I gather you never brought up the idea of mobility. If it isn't too late (meaning you haven't rejected the offer) tell them you want the job, but the deal breaker for your "quality of life" is that you must work from home.

If they want you that bad you must have what it takes. So, if they growl at mobility (which would be totally asinine on their part) you are better off without them.


dribbledrive1 Posted – 3/24/2007 2:10:47 AM | show profile
I think you are making too much of an issue about this. If you don't want the job because the commute is too long, just say that. Case closed.
Stanley_Milgram Posted – 3/24/2007 9:00:01 AM | show profile
agree with dribble. stop being so neurotic. say the commute is too long, say you got another position, say anything. it doesn't matter. everyone will get over it.
Marie Posted – 3/24/2007 3:07:48 PM | show profile
This is not a big deal, and your friend won't look bad, no matter what.
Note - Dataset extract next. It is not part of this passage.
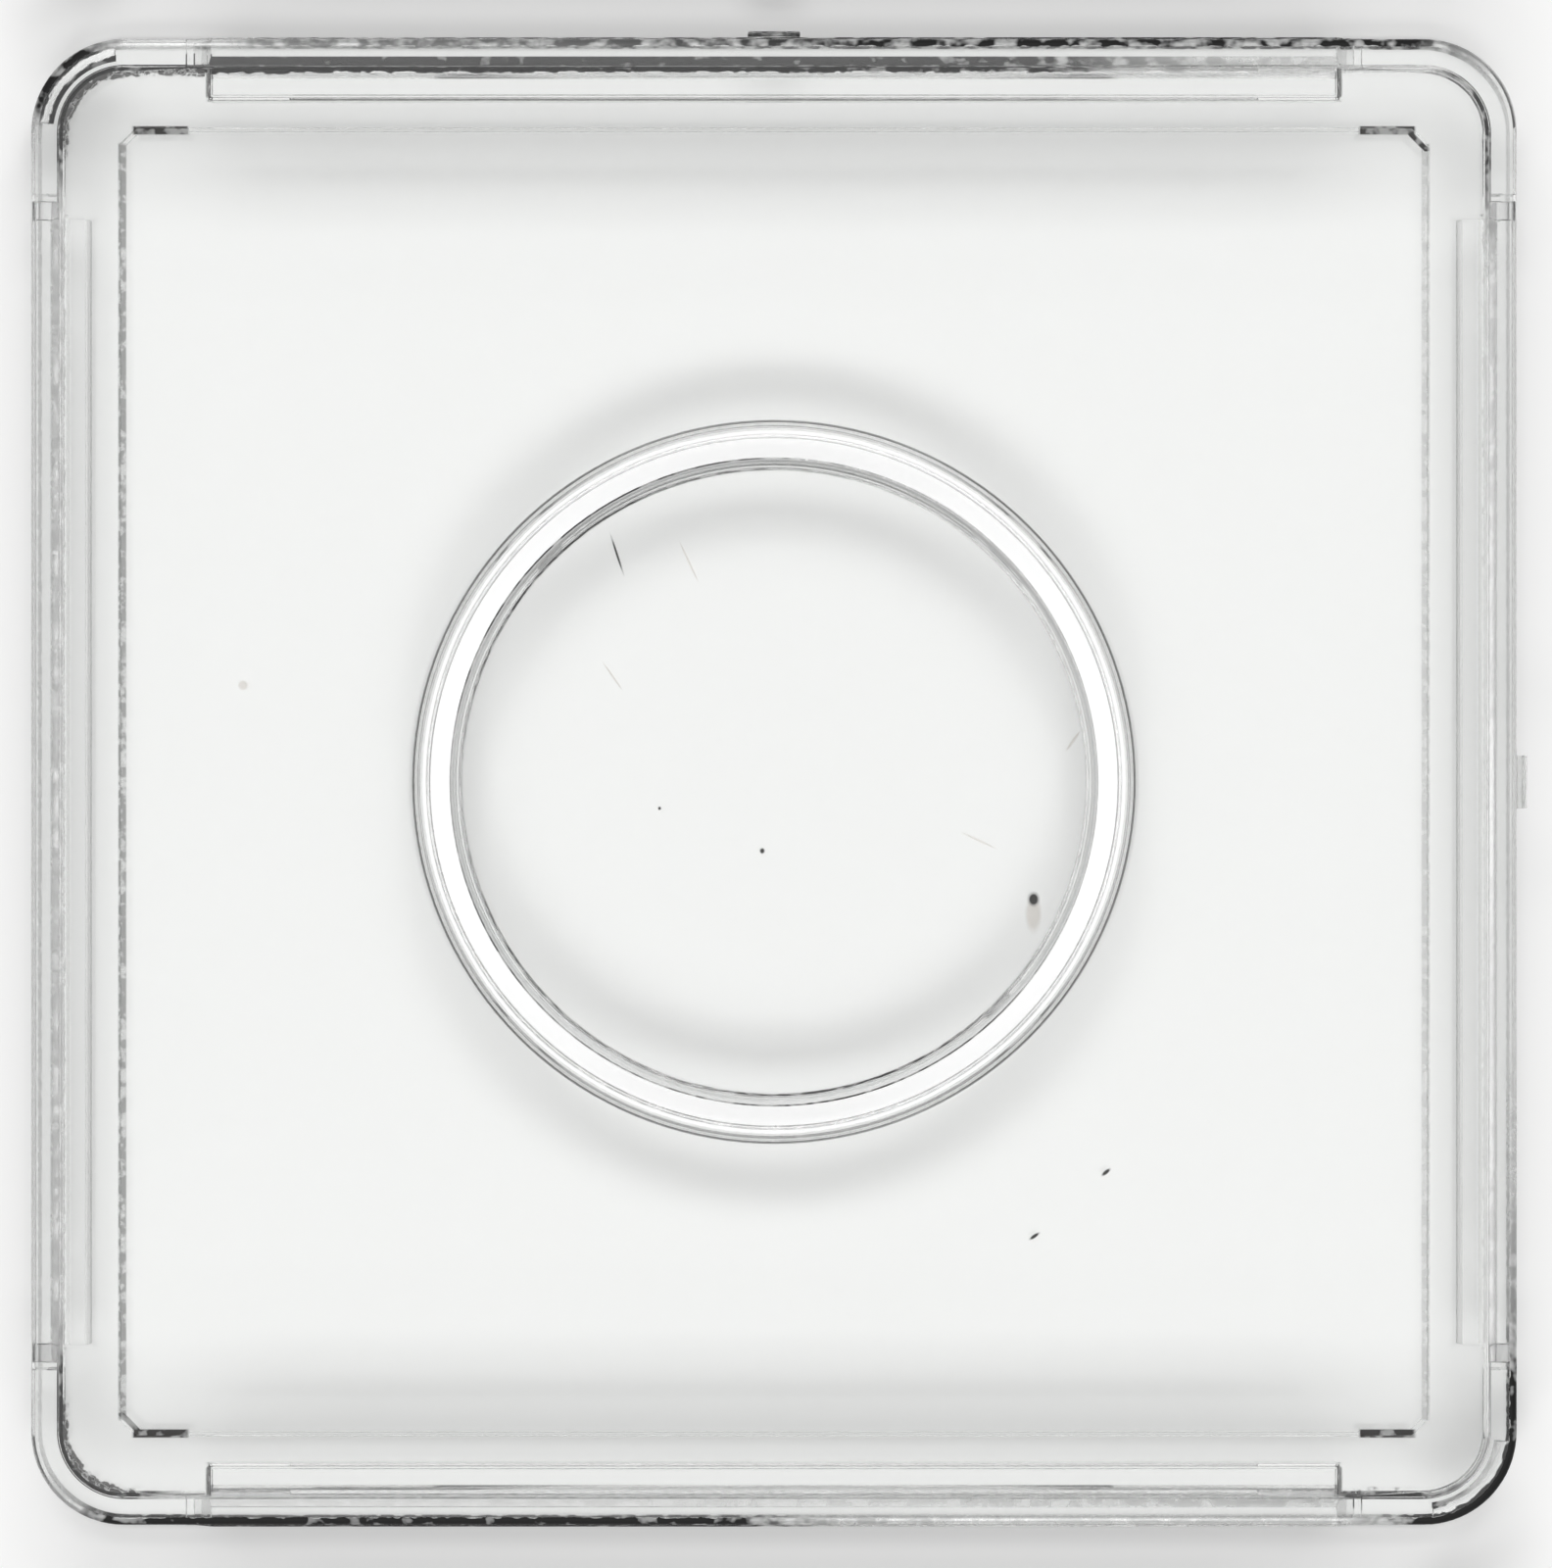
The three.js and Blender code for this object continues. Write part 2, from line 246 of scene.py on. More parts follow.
class PlasticSettings(bpy.types.PropertyGroup):
    """Colour and surface of the clear plastic."""

    tint: FloatVectorProperty(
        name="Tint",
        description="Colour that the plastic gives to light on its way through",
        default=(0.985, 0.99, 0.985),
        size=3,
        min=0.0,
        max=1.0,
        subtype="COLOR",
    )
    refraction: FloatProperty(
        name="Refractive index",
        description="How strongly the plastic bends light",
        default=1.59,
        min=1.0,
        max=2.5,
    )
    polish: FloatProperty(
        name="Roughness",
        description="Roughness of a clean moulded face",
        default=0.03,
        min=0.0,
        max=1.0,
        subtype="FACTOR",
    )
    smear: FloatProperty(
        name="Smears",
        description="Roughness that handling adds in faint patches",
        default=0.03,
        min=0.0,
        max=1.0,
        subtype="FACTOR",
    )
    # Near-black colour of the painted shade along edges, window step and wall foot, and of the
    # specks.
    shade_and_speck_colour: FloatVectorProperty(
        name="Grime",
        description="Colour of the dirt in the moulded edges and of the specks",
        default=(0.0006, 0.0005, 0.0004),
        size=3,
        min=0.0,
        max=1.0,
        subtype="COLOR",
    )
    stain_colour: FloatVectorProperty(
        name="Stain",
        description="Colour of the faint marks on the window",
        default=(0.42, 0.33, 0.24),
        size=3,
        min=0.0,
        max=1.0,
        subtype="COLOR",
    )
    # Roughness where the painted shade and the specks lie.
    shade_and_speck_dullness: FloatProperty(
        name="Grime roughness",
        description="Roughness where dirt lies",
        default=0.7,
        min=0.0,
        max=1.0,
        subtype="FACTOR",
    )
    shadow_depth: FloatProperty(
        name="Shadow depth",
        description="Share of the lamp light that a slanting face turns aside",
        default=0.25,
        min=0.0,
        max=1.0,
        subtype="FACTOR",
    )
    edge_shadow: FloatProperty(
        name="Edge shadow",
        description="Share of the lamp light that a rounded edge to north or south turns aside",
        default=0.95,
        min=0.0,
        max=1.0,
        subtype="FACTOR",
    )
    side_edge_shadow: FloatProperty(
        name="Side edge shadow",
        description="Share of the lamp light that a rounded edge to east or west turns aside",
        default=0.4,
        min=0.0,
        max=1.0,
        subtype="FACTOR",
    )
    edge_gloss: FloatProperty(
        name="Edge gloss",
        description="Specular level of the rounded edges",
        default=0.2,
        min=0.0,
        max=1.0,
        subtype="FACTOR",
    )
    wave_strength: FloatProperty(
        name="Waves",
        description="Strength of the faint waves in the moulded faces",
        default=0.25,
        min=0.0,
        max=1.0,
        subtype="FACTOR",
    )
    wave_depth: FloatProperty(
        name="Wave depth",
        description="Depth of the faint waves in the moulded faces",
        default=0.00002,
        min=0.0,
        subtype="DISTANCE",
        unit="LENGTH",
        precision=6,
    )
    frost_pass: FloatProperty(
        name="Frost",
        description="Share of the lamp light that passes a frosted face",
        default=0.3,
        min=0.0,
        max=1.0,
        subtype="FACTOR",
    )
    frost_clearness: FloatProperty(
        name="Frost clearness",
        description="Share of the frosted faces' look that is clear plastic",
        default=0.15,
        min=0.0,
        max=1.0,
        subtype="FACTOR",
    )
    # A painted glow: the frosted ring faces give off light, though they are no lamp.
    frost_painted_glow: FloatProperty(
        name="Frost glow",
        description="Light that the rings gather and give off again at their frosted faces",
        default=0.1,
        min=0.0,
        max=1.0,
    )


class StageSettings(bpy.types.PropertyGroup):
    """Camera, lamps and table."""

    camera_height: FloatProperty(
        name="Camera height",
        description="Distance from the seam of the holder up to the camera",
        default=0.9,
        subtype="DISTANCE",
        unit="LENGTH",
    )
    view_height: FloatProperty(
        name="View height",
        description="Height of the picture at the seam of the holder",
        default=0.0536,
        subtype="DISTANCE",
        unit="LENGTH",
    )
    north_power: FloatProperty(
        name="North lamp",
        description="Power of the long lamp to the north",
        default=13.7,
        min=0.0,
        subtype="POWER",
        unit="POWER",
    )
    south_power: FloatProperty(
        name="South lamp",
        description="Power of the long lamp to the south",
        default=13.7,
        min=0.0,
        subtype="POWER",
        unit="POWER",
    )
    lamp_elevation: FloatProperty(
        name="Lamp elevation",
        description="Angle of each long lamp above the table",
        default=math.radians(55),
        subtype="ANGLE",
        unit="ROTATION",
    )
    lamp_distance: FloatProperty(
        name="Lamp distance",
        description="Distance from the holder to each long lamp",
        default=1.6,
        subtype="DISTANCE",
        unit="LENGTH",
    )
    lamp_length: FloatProperty(
        name="Lamp length",
        description="Length of each long lamp",
        default=1.12,
        subtype="DISTANCE",
        unit="LENGTH",
    )
    lamp_width: FloatProperty(
        name="Lamp width",
        description="Width of each long lamp",
        default=0.48,
        subtype="DISTANCE",
        unit="LENGTH",
    )
    sky_fill: FloatProperty(
        name="Sky fill",
        description="Strength of the even light that the sky gives",
        default=0.25,
        min=0.0,
    )
    sky_top: FloatProperty(
        name="Sky overhead",
        description="How bright the sky overhead looks in the plastic",
        default=1.15,
        min=0.0,
    )
    sky_north: FloatProperty(
        name="Sky north",
        description="How bright the sky low in the north looks in the plastic",
        default=0.2,
        min=0.0,
    )
    sky_south: FloatProperty(
        name="Sky south",
        description="How bright the sky low in the south looks in the plastic",
        default=0.7,
        min=0.0,
    )
    sky_side: FloatProperty(
        name="Sky side",
        description="How bright the sky low in the east and west looks in the plastic",
        default=0.4,
        min=0.0,
    )
    table_colour: FloatVectorProperty(
        name="Table colour",
        description="Colour of the table",
        default=(0.92, 0.92, 0.915),
        size=3,
        min=0.0,
        max=1.0,
        subtype="COLOR",
    )
    table_radius: FloatProperty(
        name="Table radius",
        description="Radius of the round table",
        default=3.0,
        subtype="DISTANCE",
        unit="LENGTH",
    )


def tree_of(material):
    """The node tree of a material or world, emptied."""
    material.use_nodes = True
    tree = material.node_tree
    tree.nodes.clear()
    return tree


def light_path_mix(tree, rays, kind, usual, instead):
    """The usual shader, or another one for one kind of ray."""
    mix = tree.nodes.new("ShaderNodeMixShader")
    tree.links.new(rays.outputs[kind], mix.inputs["Fac"])
    tree.links.new(usual, mix.inputs[1])
    tree.links.new(instead, mix.inputs[2])
    return mix.outputs["Shader"]


def object_place(tree):
    """The place on the object as a vector, in metres."""
    return tree.nodes.new("ShaderNodeTexCoord").outputs["Object"]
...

If you don't want the job, turn it down. You don't even need to give a reason. I wouldn't worry about wasting anyone's time. You should explore every possibility and interview as often as possible. Worry more about what's good for you.

Your friend recommended you because she thought you'd be good for the job, and probably gets a little bonus for recommending a qualified candidate.

She has no control over you want the job or not.

Stop stewing over this. What is it about this profession that makes everyone so neurotic?
paula_vergara Posted – 3/26/2007 6:52:15 PM | show profile
Sounds like you're the most worried about your friend's reaction.
If you are honest, and your friend holds it against you, then that says something more about the friendship. I would't stress about it too much. You can't control someone else's reaction to your decision and you should not take a job just to avoid hurting a friend's feelings.